Whether you use your own bank or the services of a mortgage broker, make sure you can get the amount you need for the property, subject to a satisfactory survey and legal title of the property. This means the credit scoring has been done and employer or accountant references prepared. In other words, the lender is satisfied and all that remains is for them to be happy lending on the property you find.

If you need to sell a property in order to buy, get it on the market first. You are unlikely to have your offer accepted if your property is not even on the market. Prospective buyers who have an offer agreed on their own property and have sold subject to contract (SSTC) are ranked highly by estate agents. The reason for this is that these people will be motivated to get moving in order to keep their chain together.

 

Know what you want, be proactive!

Tell agents exactly what you want, but also what you might compromise on. If you’d like your three-bed semi to come with a garage but, in the absence of one might settle for off-street parking, say so. Most importantly, if you’re offered a property which matches your requirements, view it as soon as possible. Failing to do so may not only lose you the property, you might also be considered a timewaster.

 

Build a relationship

Keep a note of the estate agents you have registered with and contact them regularly. Don’t wait to hear from them. A buyer I knew created a spreadsheet of agents’ names and would phone on a weekly basis. One morning she called the agent minutes after a sale had fallen through due to chain issues and she became the new buyer. Her efforts and methodical approach paid off.
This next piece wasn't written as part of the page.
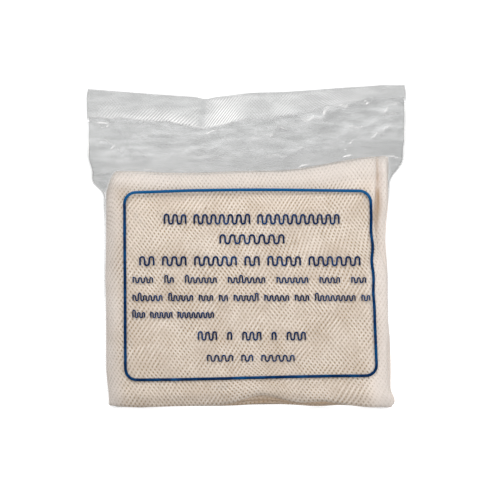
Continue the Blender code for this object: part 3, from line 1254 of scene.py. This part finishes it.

Most estate agencies operate what’s known as a communal buyer register. This means no one member of staff has ownership of a prospective buyer’s records. Each sales negotiator is free to contact any buyer on that register. With that in mind, getting to know several sales negotiators may be prudent.

 

Competition

Estate agents are not only competing for business with their rivals, but employees in the same firm also battle between themselves for sales. Where a property attracts numerous offers, they should be put forward to the seller by an impartial member of staff – ideally the office manager. If you viewed through one sales negotiator, don’t rely on his colleague to present your offer in the best light – he might have an offer from a buyer of his own.
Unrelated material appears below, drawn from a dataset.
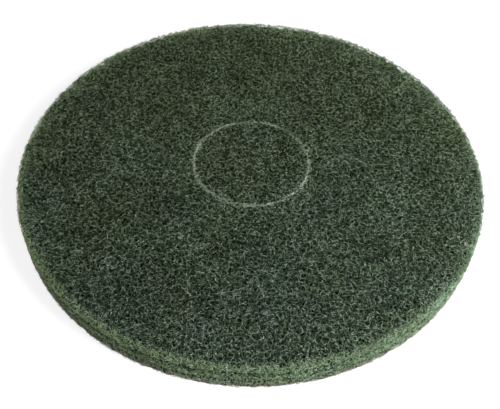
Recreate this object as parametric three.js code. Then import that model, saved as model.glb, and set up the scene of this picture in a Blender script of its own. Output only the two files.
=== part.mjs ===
// A round floor pad for a rotary scrubbing and polishing machine: one disc of non-woven nylon web.
// The web is laid in three layers, whose joins show as wandering creases round the cut edge.
// A centre plug is die-cut from above and hangs on by the skin of web that the die leaves below it.
// Millimetres, +Z up. The origin is the middle of the underside, and the pad spins about Z.
import * as THREE from "three";

// The disc
const padDiameter = 330;
const bottomLayer = 8;
const middleLayer = 8;
const topLayer = 6;
const edgeRound = 2.5; // radius of the soft top and bottom edges

// The creases between the layers, at the cut edge
const creaseMouth = 2; // height of a crease where it opens
const creaseShallow = 0.6; // depth where a crease has almost closed
const creaseDeep = 3.2; // depth where it gapes most
const creaseWander = 1.5; // how far a crease strays above and below the join of its layers

// The die cut round the centre plug
const plugDiameter = 83;
const cutWidth = 0.8;
const cutLip = 0.6; // chamfer where the blade pressed the fibres down
const cutSkin = 5; // web left whole under the cut

// Fineness of the mesh
const turnSteps = 120;
const roundSteps = 3;
const creaseSteps = 4;

const padRadius = padDiameter / 2;
const padThickness = bottomLayer + middleLayer + topLayer;
const creaseReach = creaseMouth / 2 + creaseWander;
const bottomRound = Math.min(edgeRound, bottomLayer - creaseReach);
const topRound = Math.min(edgeRound, topLayer - creaseReach);

// The joins between the layers. A join has waves of its own, each as [cycles round the pad, phase].
// Its strays move it up and down, and its fades open and close it.
const lowJoin = {
  height: bottomLayer,
  strays: [[3, 0.4], [8, 2.1], [17, 4.0]],
  fades: [[2, 2.4], [7, 3.0], [13, 0.2]],
};
const highJoin = {
  height: bottomLayer + middleLayer,
  strays: [[5, 1.3], [12, 3.1], [19, 1.9]],
  fades: [[2, 2.8], [8, 1.6], [11, 5.1]],
};

// The mean of a join's waves at one place round the pad, from -1 to 1.
function meanOf(waves, turn) {
  const sum = waves.reduce((total, [cycles, phase]) => total + Math.sin(cycles * turn + phase), 0);
  return sum / waves.length;
}

// An arc of the section, centred on (radius, height), from one angle above the outward direction to another.
function arc(radius, height, round, from, to) {
  const points = [];
  for (let step = 0; step <= roundSteps; step++) {
    const angle = THREE.MathUtils.lerp(from, to, step / roundSteps);
    points.push([radius + round * Math.cos(angle), height + round * Math.sin(angle)]);
  }
  return points;
}

// A crease at one place round the pad: a notch with rounded sides, from its lower lip to its upper one.
function crease({ height, strays, fades }, turn) {
  const middle = height + creaseWander * meanOf(strays, turn);
  const depth = THREE.MathUtils.mapLinear(meanOf(fades, turn), -1, 1, creaseShallow, creaseDeep);
  const points = [];
  for (let step = 0; step <= creaseSteps; step++) {
    const share = step / creaseSteps;
    const inward = depth * Math.sin(Math.PI * share) ** 2;
    points.push([padRadius - inward, middle + creaseMouth * (share - 0.5)]);
  }
  return points;
}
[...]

Get to know the office manager. They’re not always concerned with which buyer gets the property as long as the deal goes through. The exception to this is where one of the buyers competing for a property is also selling through the same branch (double commission). Get on well with the branch manager and that goes some way to keeping wayward sales negotiator’s in check.

 

If your offer has been accepted and your finances proved, asking for the property to be withdrawn from the market is a fair request and prevents a sale from falling through.